» Written problem
Begin with the line that contains "body_shell();" and continue down through the line that contains "points = [vertex.co"; reproduce those lines exactly and only those.

» Source data
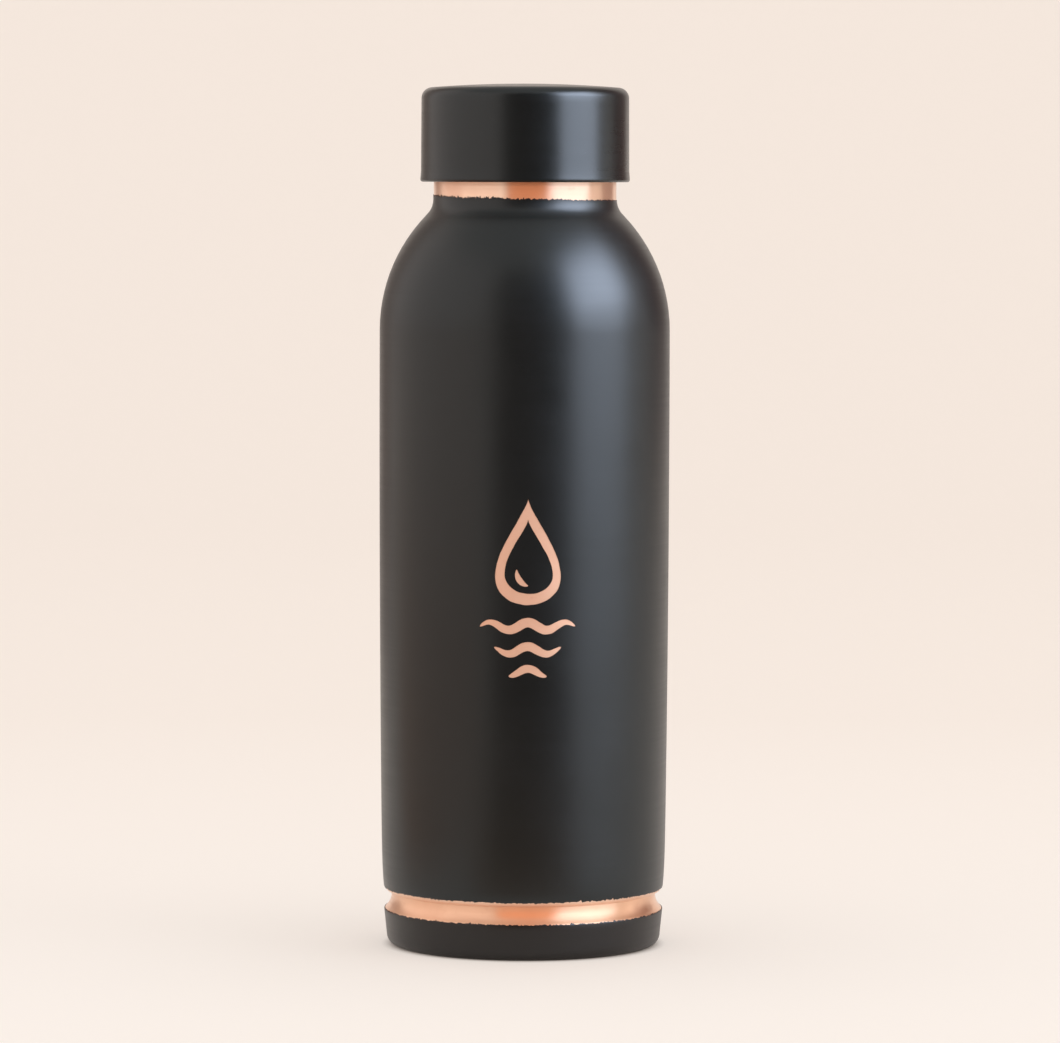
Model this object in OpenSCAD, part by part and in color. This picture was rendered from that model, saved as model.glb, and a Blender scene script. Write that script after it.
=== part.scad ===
// Water bottle of drawn copper sheet with a screw cap.
// +Z is up, the origin is the centre of the base on the table, and the front faces -Y.

/* [Sheet] */
// Thickness of the drawn copper sheet
sheet = 0.6; // [0.5:0.1:1.0]
// Gap that the brazing metal fills where two pieces are sleeved together
braze_gap = 0.05; // [0.02:0.01:0.1]

/* [Barrel] */
// Largest outside radius of the barrel
belly_r = 37.0; // [36.5:0.1:38]
// Height of the barrel's largest radius
belly_z = 138; // [125:1:145]
// Outside radius where the barrel starts to close towards its lower lip
heel_r = 36.3; // [36:0.05:37]
// Height where the barrel starts to close towards its lower lip
heel_z = 24; // [20:1:30]
// Radius of the barrel's rolled lower lip, seen from the side
lip_round = 2.05; // [1.6:0.05:2.4]
// Height of the centre of the rolled lip
lip_z = 15.6; // [15:0.1:17]
// Outside radius of the barrel at the rolled lip
lip_r = 35.8; // [35.5:0.05:36.2]

/* [Shoulder and neck] */
// Height where the shoulder starts to curve in
shoulder_z = 157.5; // [150:0.5:160]
// Radius of the shoulder's curve, seen from the side
shoulder_round = 42; // [40:0.5:46]
// Outside radius of the neck
neck_r = 23.35; // [23.2:0.05:23.6]
// Radius of the hollow curve between the shoulder and the neck
neck_fillet = 5.5; // [3:0.1:7]
// Height of the top edge of the neck
neck_top_z = 196; // [195.5:0.1:196.5]

/* [Base] */
// Largest outside radius of the base, just under the groove
base_r = 35.65; // [35.3:0.05:36]
// Height of the base's largest radius
base_h = 9; // [8:0.1:10]
// Outside radius of the base just above its bottom corner
foot_r = 35; // [34.7:0.05:35.3]
// Radius of the bottom corner
foot_round = 2.7; // [2:0.1:3.5]
// Width of the flat ring that the bottle stands on
foot_ring = 1.6; // [1:0.1:3]
// How far the middle of the bottom is pressed up
kick_up = 2.4; // [1:0.1:4]
// Outside radius of the groove, and of the sleeve inside the barrel
groove_r = 33.9; // [33.7:0.05:34.2]
// Rounding of the base's upper edge
edge_round = 0.8; // [0.5:0.1:1.2]
// Height of the top of the sleeve inside the barrel
sleeve_top_z = 21; // [19:0.5:23]

/* [Mouth and thread] */
// Radius of the mouth
mouth_r = 20.3; // [19.5:0.1:20.5]
// Radius of the collar between its threads
collar_r = 21.8; // [21.5:0.1:22]
// Height of the flat lip that seals against the washer
mouth_z = 215.6; // [215:0.1:216]
// How far a thread stands out from the wall
thread_height = 1.1; // [0.9:0.1:1.2]
// Space between the crest of one thread and the wall across from it
thread_clearance = 0.4; // [0.35:0.05:0.5]
// Distance between neighbouring threads along the axis
thread_pitch = 4; // [3.8:0.1:5]
// Number of thread starts
thread_starts = 2; // [1:1:2]
// Turns that each start makes
thread_turns = 1.25; // [1:0.25:1.5]
// Height where the middle of each thread starts
thread_z = 200.6; // [200.4:0.1:201]
// Width of a thread at its foot
thread_foot_w = 2.6; // [2:0.1:2.8]
// Width of a thread at its crest
thread_crest_w = 1.1; // [0.8:0.1:1.3]

/* [Cap] */
// Outside radius of the cap
cap_r = 26.4; // [26:0.1:27]
// Height of the cap's lower edge when it is screwed down
cap_z = 195.3; // [195:0.1:195.5]
// Height of the cap's upper edge when it is screwed down
cap_edge_z = 219.2; // [219:0.1:220]
// Radius of the cap's upper edge
cap_round = 2.7; // [1.5:0.1:3]
// How much the middle of the cap's top stands above its edge
crown = 0.95; // [0.5:0.05:1.5]
// How far the hemmed lower edge stands out from the wall
hem = 0.25; // [0.1:0.05:0.4]
// Thickness of the cap's thread ring
ring_wall = 1.2; // [1:0.1:1.4]
// Thickness of the washer
washer_t = 2; // [1.8:0.1:2.2]

/* [Hidden] */

$fn = 120;
coat_black = [0.17, 0.17, 0.18];
copper = [0.78, 0.49, 0.34];
silicone = [0.9, 0.9, 0.87];

// The hollow curve of the neck touches both the shoulder's curve and the neck's wall
shoulder_c = [belly_r - belly_drop(shoulder_z) - shoulder_round, shoulder_z];
fillet_r = neck_r + neck_fillet;
fillet_rise = sqrt(pow(shoulder_round + neck_fillet, 2) - pow(fillet_r - shoulder_c[0], 2));
fillet_c = [fillet_r, shoulder_z + fillet_rise];
fillet_angle = atan2(fillet_rise, fillet_r - shoulder_c[0]);

// The rolled lip ends where its inside meets the sleeve of the base
lip_c = [lip_r - lip_round, lip_z];
lip_angle = acos((groove_r + braze_gap - lip_c[0]) / (lip_round - sheet));

// The base's upper edge turns over this far before it sweeps up into the groove
edge_turn = 48;
edge_c = [base_r - edge_round, base_h];
edge_end = edge_c + edge_round * [cos(edge_turn), sin(edge_turn)];
groove_sweep = (edge_end[0] - groove_r) / (1 - cos(edge_turn));
groove_c = edge_end + groove_sweep * [cos(edge_turn), sin(edge_turn)];

// The kicked-up middle of the bottom slopes down to the standing ring
ring_out_r = foot_r - foot_round;
ring_in_r = ring_out_r - foot_ring;
kick_slope = 4;

// The stop on the collar, which sits on the top edge of the neck
stop_h = 1.2;
skirt_z = 186.5;
skirt_r = neck_r - sheet - braze_gap;
lip_bevel = 0.4;

// The cap's thread ring leaves room round the collar's threads, above its stop and below the washer
ring_gap = 1.2;
washer_gap = 0.2;
ring_r = collar_r + thread_height + thread_clearance;
ring_z = neck_top_z + stop_h + ring_gap;
ring_top_z = mouth_z - washer_gap;
flange_t = 1;

// Each thread start is a row of four-sided sections, one every thread_step degrees. They are set into
// the wall by thread_root, and rise from a part of their full height over thread_fade at each end
thread_lead = thread_pitch * thread_starts;
thread_step = 15;
thread_root = 0.6;
thread_root_w = thread_foot_w + 0.3;
thread_fade = 30;
thread_end_height = 0.25;

// The crown of the cap is one shallow arc over its flat width
crown_r = cap_r - cap_round;
crown_arc = (pow(crown_r, 2) + pow(crown, 2)) / (2 * crown);
crown_c = [0, cap_edge_z + crown - crown_arc];
hem_h = 1;
hem_blend = 4;

// The washer reaches a little into the mouth and out over the thread ring. The lining above it has a
// raised panel in its middle
washer_in_r = mouth_r - 0.8;
washer_out_r = 25;
washer_bevel = 0.3;
lining_t = 0.4;
lining_r = 25.1;
lining_panel_r = 16.5;
lining_step = 0.5;

// How much narrower than its belly the barrel is at height z
function belly_drop(z) = (belly_r - heel_r) * pow((belly_z - z) / (belly_z - heel_z), 2);

// Points along an arc in n steps, from angle a to angle b. first = 1 leaves out the point at a
function arc(centre, r, a, b, n, first = 0) = [
    for (i = [first : n])
        let (t = a + (b - a) * i / n)
        centre + r * [cos(t), sin(t)]
];

// Unit normal on the left of the step from a to b
function left_of(a, b) = [a[1] - b[1], b[0] - a[0]] / norm(b - a);

// The path moved to its left by t, mitred at each corner and kept off the far side of the axis
function beside(path, t) = [
    for (i = [0 : len(path) - 1])
        let (
            last = len(path) - 1,
            before = left_of(path[max(i - 1, 0)], path[max(i, 1)]),
            after = left_of(path[min(i, last - 1)], path[min(i + 1, last)]),
            both = before + after,
            moved = path[i] + 2 * t * both / (both * both)
        )
        [max(moved[0], 0), moved[1]]
];

function reversed(path) = [for (i = [len(path) - 1 : -1 : 0]) path[i]];

// A round piece of sheet metal: path is its outer side, with the metal on the left of it
module spun(path, t = sheet) {
    rotate_extrude()
        polygon(concat(path, reversed(beside(path, t))));
}

// One thread start, from a wall of radius wall_r to a crest of radius crest_r
module thread_start(wall_r, crest_r, first_angle) {
    out = crest_r > wall_r ? 1 : -1;
    root_r = wall_r - out * thread_root;
    turn = 360 * thread_turns;
    steps = turn / thread_step;
    sections = [
        for (i = [0 : steps])
            let (
                a = i * thread_step,
                full = min(1, thread_end_height + min(a, turn - a) / thread_fade),
                tip_r = wall_r + (crest_r - wall_r) * full,
                tip_w = thread_crest_w * full,
                z = thread_z + thread_lead * a / 360,
                outline = [
                    [root_r, -thread_root_w / 2],
                    [tip_r, -tip_w / 2],
                    [tip_r, tip_w / 2],
                    [root_r, thread_root_w / 2],
                ]
            )
            for (p = outline)
                [p[0] * cos(a + first_angle), p[0] * sin(a + first_angle), z + out * p[1]]
    ];
    sides = [
        for (i = [0 : steps - 1], j = [0 : 3])
            let (
                a = 4 * i + j,
                b = 4 * i + (j + 1) % 4
            )
            each [[a, b + 4, a + 4], [a, b, b + 4]]
    ];
    ends = [
        [3, 2, 1, 0],
        [for (j = [0 : 3]) 4 * steps + j],
    ];
    polyhedron(sections, concat(sides, ends), convexity = 8);
}

// Barrel, shoulder and neck, drawn and spun from one sheet
module body_shell() {
    barrel_steps = 8;
    barrel = [
        for (i = [0 : barrel_steps - 1])
            let (z = heel_z + (shoulder_z - heel_z) * i / barrel_steps)
            [belly_r - belly_drop(z), z]
    ];
    outside = concat(
        arc(lip_c, lip_round, -lip_angle, 0, 6),
        barrel,
        arc(shoulder_c, shoulder_round, 0, fillet_angle, 14),
        arc(fillet_c, neck_fillet, 180 + fillet_angle, 180, 5, first = 1),
        [[neck_r, neck_top_z]]
    );
    color(coat_black)
        spun(outside);
}

// Pressed base: a kicked-up bottom, and a wall that is necked in to sleeve inside the barrel
module base_cup() {
    outside = concat(
        [[0, kick_up], [ring_in_r - kick_slope, kick_up], [ring_in_r, 0]],
        arc([ring_out_r, foot_round], foot_round, -90, 0, 7),
        arc(edge_c, edge_round, 0, edge_turn, 4),
        arc(groove_c, groove_sweep, 180 + edge_turn, 180, 5, first = 1),
        [[groove_r, sleeve_top_z]]
    );
    color(coat_black)
        spun(outside);
}

// Turned ring brazed in the neck, with the mouth, the sealing lip and the outside threads
module neck_collar() {
    stop_top_z = neck_top_z + stop_h;
    color(copper)
    union() {
        rotate_extrude()
            polygon([
                [mouth_r, skirt_z],
                [skirt_r, skirt_z],
                [skirt_r, neck_top_z],
                [neck_r, neck_top_z],
                [neck_r, stop_top_z],
                [collar_r, stop_top_z],
                [collar_r, mouth_z - lip_bevel],
                [collar_r - lip_bevel, mouth_z],
                [mouth_r, mouth_z],
            ]);
        for (i = [0 : thread_starts - 1])
            thread_start(collar_r, collar_r + thread_height, 360 / thread_starts * i);
    }
}

// Drawn cap with a crowned top and a hemmed lower edge
module cap_shell() {
    crown_edge = acos(crown_r / crown_arc);
    outside = concat(
        [
            [cap_r + hem, cap_z],
            [cap_r + hem, cap_z + hem_h],
            [cap_r, cap_z + hem_h + hem_blend],
        ],
        arc([crown_r, cap_edge_z - cap_round], cap_round, 0, crown_edge, 6),
        arc(crown_c, crown_arc, crown_edge, 90, 9, first = 1)
    );
    color(coat_black)
        spun(outside);
}

// Turned ring brazed in the cap, with the inside threads and a flange to the cap's wall
module cap_thread_ring() {
    outer_r = ring_r + ring_wall;
    crest_r = collar_r + thread_clearance;
    shift = 180 / thread_starts;
    color(copper)
    union() {
        rotate_extrude()
            polygon([
                [ring_r, ring_z],
                [cap_r - sheet - braze_gap, ring_z],
                [cap_r - sheet - braze_gap, ring_z + flange_t],
                [outer_r, ring_z + flange_t],
                [outer_r, ring_top_z],
                [ring_r, ring_top_z],
            ]);
        for (i = [0 : thread_starts - 1])
            thread_start(ring_r, crest_r, 360 / thread_starts * i + shift);
    }
}

// Pressed disc that closes the inside of the cap and gives the washer a flat seat
module cap_lining() {
    seat_z = mouth_z + washer_t;
    underside = [
        [0, seat_z + lining_step],
        [lining_panel_r, seat_z + lining_step],
        [lining_panel_r + 1, seat_z],
        [lining_r, seat_z],
    ];
    color(copper)
        spun(underside, lining_t);
}

// Silicone sealing washer between the collar's lip and the lining
module cap_washer() {
    color(silicone)
        rotate_extrude()
            polygon([
                [washer_in_r, mouth_z],
                [washer_out_r - washer_bevel, mouth_z],
                [washer_out_r, mouth_z + washer_bevel],
                [washer_out_r, mouth_z + washer_t - washer_bevel],
                [washer_out_r - washer_bevel, mouth_z + washer_t],
                [washer_in_r, mouth_z + washer_t],
            ]);
}

body_shell();
base_cup();
neck_collar();
cap_shell();
cap_thread_ring();
cap_lining();
cap_washer();
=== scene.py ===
"""Looks of the screw-cap water bottle: drawn copper under a satin black coat.

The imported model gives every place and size. Lengths below are in millimetres, and MM turns them into
metres when a mesh is made. The bottle stands on z = 0, its axis is z, and its front faces -y.
"""

import math

import bpy
import numpy as np
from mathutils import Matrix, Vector, noise
from mathutils.geometry import delaunay_2d_cdt


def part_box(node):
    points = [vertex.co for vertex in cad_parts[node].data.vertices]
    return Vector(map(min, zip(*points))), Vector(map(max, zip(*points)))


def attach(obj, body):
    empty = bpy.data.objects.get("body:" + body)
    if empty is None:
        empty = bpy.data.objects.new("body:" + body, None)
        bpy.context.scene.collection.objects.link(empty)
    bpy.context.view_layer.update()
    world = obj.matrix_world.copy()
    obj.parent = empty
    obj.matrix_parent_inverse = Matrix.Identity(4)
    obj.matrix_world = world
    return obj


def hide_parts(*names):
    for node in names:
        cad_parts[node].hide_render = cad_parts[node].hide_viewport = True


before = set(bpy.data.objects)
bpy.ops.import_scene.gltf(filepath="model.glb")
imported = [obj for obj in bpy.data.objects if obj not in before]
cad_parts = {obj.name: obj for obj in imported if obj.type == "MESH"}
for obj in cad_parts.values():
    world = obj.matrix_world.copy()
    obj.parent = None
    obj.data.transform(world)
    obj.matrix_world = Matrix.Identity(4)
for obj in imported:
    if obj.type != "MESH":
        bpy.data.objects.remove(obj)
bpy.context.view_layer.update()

MM = 0.001


# ---- Body shell ----
# Barrel, shoulder and neck are drawn and spun from one copper sheet. The lower lip is rolled in round
# the base, and the copper is left bare at the neck, in the lip's groove and on the inside.

SHEET = 0.6
COAT_OUT = 0.06
BARE_IN = 0.06
BELLY_Z = 138
HEEL_Z = 24
HEEL_DROP = 0.7
HEEL_EASE = 4.2
LIP_R = 35.8
LIP_Z = 15.6
LIP_ROUND = 2.05
SHOULDER_Z = 157.5
SHOULDER_ROUND = 42
NECK_FILLET = 5.5
COLUMNS = 240

shell_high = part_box("body_shell")[1]
belly_r = shell_high.x / MM
neck_top_z = shell_high.z / MM
neck_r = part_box("neck_collar")[1].x / MM


def arc(centre, radius, start, end, steps):
    """Points (radius, height) along an arc of the outline, from one angle to another in degrees."""
    turns = np.radians(np.linspace(start, end, steps + 1))
    return [(centre[0] + radius * math.cos(t), centre[1] + radius * math.sin(t)) for t in turns]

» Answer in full
body_shell();
base_cup();
neck_collar();
cap_shell();
cap_thread_ring();
cap_lining();
cap_washer();
=== scene.py ===
"""Looks of the screw-cap water bottle: drawn copper under a satin black coat.

The imported model gives every place and size. Lengths below are in millimetres, and MM turns them into
metres when a mesh is made. The bottle stands on z = 0, its axis is z, and its front faces -y.
"""

import math

import bpy
import numpy as np
from mathutils import Matrix, Vector, noise
from mathutils.geometry import delaunay_2d_cdt


def part_box(node):
    points = [vertex.co for vertex in cad_parts[node].data.vertices]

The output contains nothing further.